Colpite in una delle fondamentali dimensioni della loro dignità – la ragione -, spesso «parcheggiate» in luoghi non idonei, non ci sarà mai sufficiente attenzione per queste persone. Loro comunicano con un linguaggio essenziale di verità. Ci fanno pensare che la verità è terribile, che esige una purificazione interiore che rassomiglia alla morte. Essi non mentono, anche se privati dell’io, anzi proprio per questo. A contatto con la loro essenza psichica e con la loro tristezza, l’anima vibra in un modo particolare come se il loro essere sprigionasse la verità dell’uomo e sull’uomo. Anche se ci fanno riflettere sull’infelicità dell’uomo, essi ci attraggono verso uno stato di tenerezza che si può chiamare amore. Ci sentiamo purificati. E’ stato scritto da Simone Weil che «trattare il prossimo infelice con amore è come battezzarlo». Forse è proprio così.
Tra i diritti umani non dimentichiamo quelli dell’anima
Dopo queste riflessioni forse è possibile cominciare un discorso etico. Sono qui le vere radici dell’etica e della cultura.
Non vorrei si pensasse che si debba fare una cultura della sofferenza. Ci basta quella che già c’è nel mondo. E’ importante però tener conto che la sofferenza c’è e che essa è parte essenziale dell’identità dell’uomo su questa terra.

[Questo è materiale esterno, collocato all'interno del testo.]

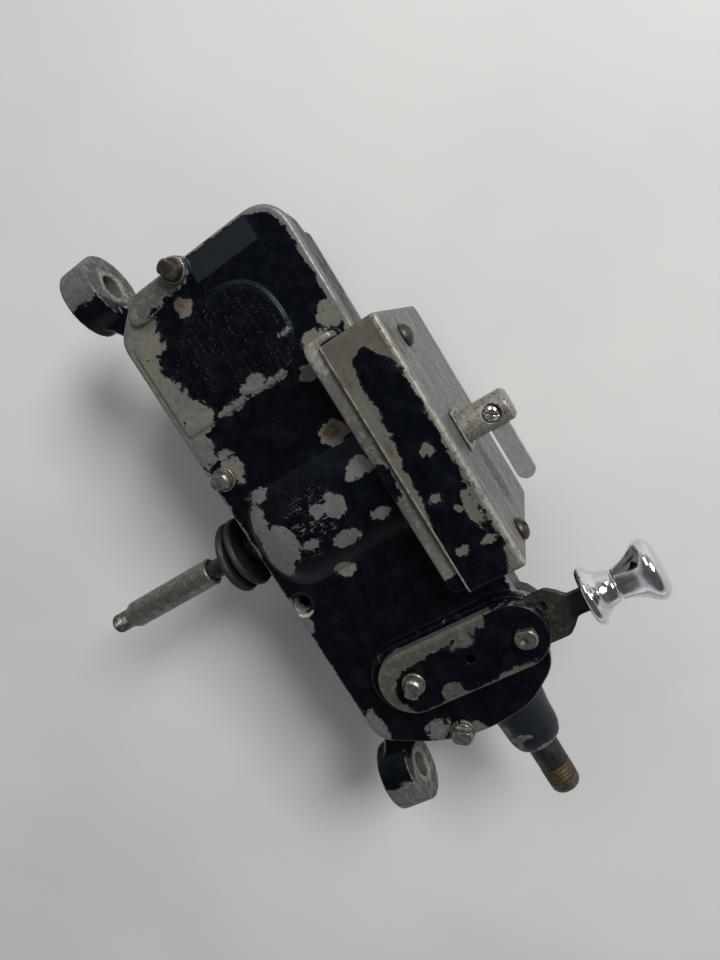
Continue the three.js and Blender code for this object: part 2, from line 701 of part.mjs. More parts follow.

Certamente bisogna alleviare la sofferenza ed il male con tutte le energie di cui si dispone, ma è fondamentale capire e rispettare compiutamente il linguaggio della sofferenza.
Essa ci richiama i sentimenti e la vita dell’anima tanto quanto la fame e la sete ci richiamano le necessità del corpo.

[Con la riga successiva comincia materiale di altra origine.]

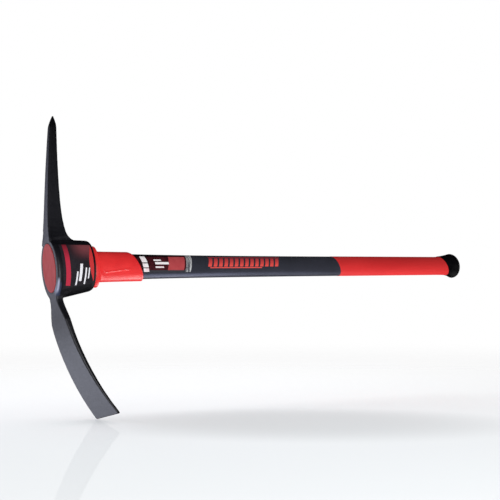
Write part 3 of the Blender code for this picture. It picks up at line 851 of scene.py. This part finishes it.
def white_acrylic():
    """Matt white acrylic with a faint mirror image, a painted soft oval shadow and an edge that fades out.
    """
    made, tree = start_studio_material("matt_white_acrylic")
    where = add(tree, "TexCoord").node.outputs["Object"]
    reach = add(tree, "VectorMath", [where], operation="LENGTH")
    reach = add(tree, "Math", [reach, FLOOR_NEAR], operation="ADD")
    near = add(tree, "Math", [1.0, reach], operation="DIVIDE")
    limits = [1 / (FLOOR_RADIUS + FLOOR_NEAR), 1 / (FLOOR_WHOLE + FLOOR_NEAR)]
    fade = add(tree, "MapRange", [near, *limits], interpolation_type="SMOOTHSTEP")
    away = add(tree, "SeparateXYZ", [where]).node.outputs["Y"]
    tone = wash(tree, "#f0f5f8", "#f6f7f9", away, -0.8, 0.5, kind="SMOOTHSTEP")
    # Painted shadow: the floor darkens in a soft oval under the handle
    sizes = 1 / SHADE_HALF_LENGTH, 1 / SHADE_HALF_DEPTH, 0.0
    shadow_reach = add(tree, "Mapping", {"Vector": where, "Location": SHADE_SHIFT, "Scale": sizes})
    shadow_reach = add(tree, "VectorMath", [shadow_reach, shadow_reach], operation="DOT_PRODUCT")
    tone = wash(tree, tone, "#000000", shadow_reach, 1.0, 0.0, SHADE_STRENGTH, "SMOOTHSTEP")
    surface = [FLOOR_SHEEN, add(tree, "BsdfDiffuse", [tone]), add(tree, "BsdfGlossy", ["#ffffff", 0.0])]
    rays = add(tree, "LightPath").node.outputs
    seen = add(tree, "Math", [rays["Is Camera Ray"], rays["Is Diffuse Ray"]], operation="MAXIMUM")
    back = add(tree, "NewGeometry").node.outputs["Backfacing"]
    front = add(tree, "Math", [1.0, back], operation="SUBTRACT")
    share = add(tree, "Math", [seen, front], operation="MULTIPLY")
    share = add(tree, "Math", [share, fade], operation="MULTIPLY")
    show_surface(tree, share, add(tree, "MixShader", surface))
    return made


def lay_floor():
    """Pale floor through the adze's lowest corner, seen almost edge on."""
    corners = (vert.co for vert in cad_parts["mattock_head"].data.vertices)
    lowest = min(corners, key=lambda corner: corner.dot(FLOOR_UP))
    mesh = bmesh.new()
    bmesh.ops.create_circle(mesh, segments=96, radius=FLOOR_RADIUS, cap_ends=True)
    turn = Matrix((FLOOR_SIDE, FLOOR_UP.cross(FLOOR_SIDE), FLOOR_UP)).transposed()
    return stage_mesh("studio_floor", mesh, lowest + FLOOR_SIDE * FLOOR_SHIFT, turn, white_acrylic())


def black_card():
    """Matt black card that only soft gloss sees, so that the floor's mirror image stays free of it."""
    made, tree = start_studio_material("matt_black_card")
    rays = add(tree, "LightPath").node.outputs
    gloss = add(tree, "Math", [rays["Is Glossy Ray"], rays["Is Singular Ray"]], operation="SUBTRACT")
    show_surface(tree, gloss, add(tree, "BsdfDiffuse", ["#101012"]))
    return made


def hang_cards():
    """Cards round the tool for dark edges, each with its place, the way it faces and its half size."""
    material = black_card()
    for name, place, facing, size in (
        ("upper_card", (2.4, 0.7, -0.9), (0.0, 1.0, 0.0), 4.0),
        ("lower_card", (1.0, -1.8, -0.9), (0.0, 1.0, 0.0), 6.0),
        ("right_card", (3.2, -0.4, 0.4), (1.0, 0.0, 0.0), 1.5),
        ("back_card", (-2.3, -0.3, -2.5), (0.0, 0.0, 1.0), 1.4),
    ):
        mesh = bmesh.new()
        bmesh.ops.create_grid(mesh, size=size)
        turn = studio(*facing).to_track_quat("Z", "Y").to_matrix()
        stage_mesh(name, mesh, studio(*place), turn, material)


def light_studio(floor):
    """Lamps round the tool. One is for the moulded pieces, and one for the floor and their shadow."""
    moulded = [bpy.data.objects[name] for name in ("jacket_sleeve", "collar_sleeve", "grip_tube")]
    softbox("left_box", (-0.85, -0.89, -0.3), (0.0, -0.2, 0.0), (0.9, 1.1), 3.1, "#e6eafa")
    softbox("side_box", (-0.95, 0.1, -0.3), (0.0, 0.0, 0.0), (0.6, 0.7), 1.7, "#d6daf8")
    softbox("low_box", (1.0, -0.7, -0.42), (0.4, 0.0, -0.3), (0.8, 0.2), 1.8)
    softbox("foot_box", (0.66, -0.79, -0.28), (0.2, 0.0, -0.1), (0.75, 0.3), 6.8, only=moulded)
    softbox("front_box", (0.8, 0.15, 1.4), (0.3, 0.0, -0.3), (1.4, 1.2), 3.1)
    above = softbox("floor_box", (0.1, 1.6, -1.2), (0.3, -0.25, -0.8), (2.4, 1.6), 2.8, only=[floor])
    above.visible_glossy = False
    above.light_linking.blocker_collection = gather("floor_box_blocked", moulded)


forge_head()
mould_plug()
mould_jacket()
mould_collar()
mould_grip()
mould_cap()
make_films()
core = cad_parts["fibreglass_core"]
core.data.materials.clear()
core.data.materials.append(fibreglass())
set_camera()
set_world()
floor = lay_floor()
hang_cards()
light_studio(floor)
bpy.context.scene.view_settings.view_transform = "Standard"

E se le istanze sociali giustamente sottolineano i diritti fondamentali dell’uomo (come il lavoro, la casa, l’istruzione, ecc.), le istanze culturali dovrebbero sottolineare i diritti dell’anima.
Non credo infatti che esista cultura senza l’uomo intero. E nell’uomo intero c’è anche l’Assoluto, in cui la sofferenza si estingue.
E’ a partire da questo che la sofferenza può diventare punto di convergenza e di riflessione universali, elemento di aggregazione sociale. Ma perché ciò si verifichi occorre una civiltà d’anima senza precedenti.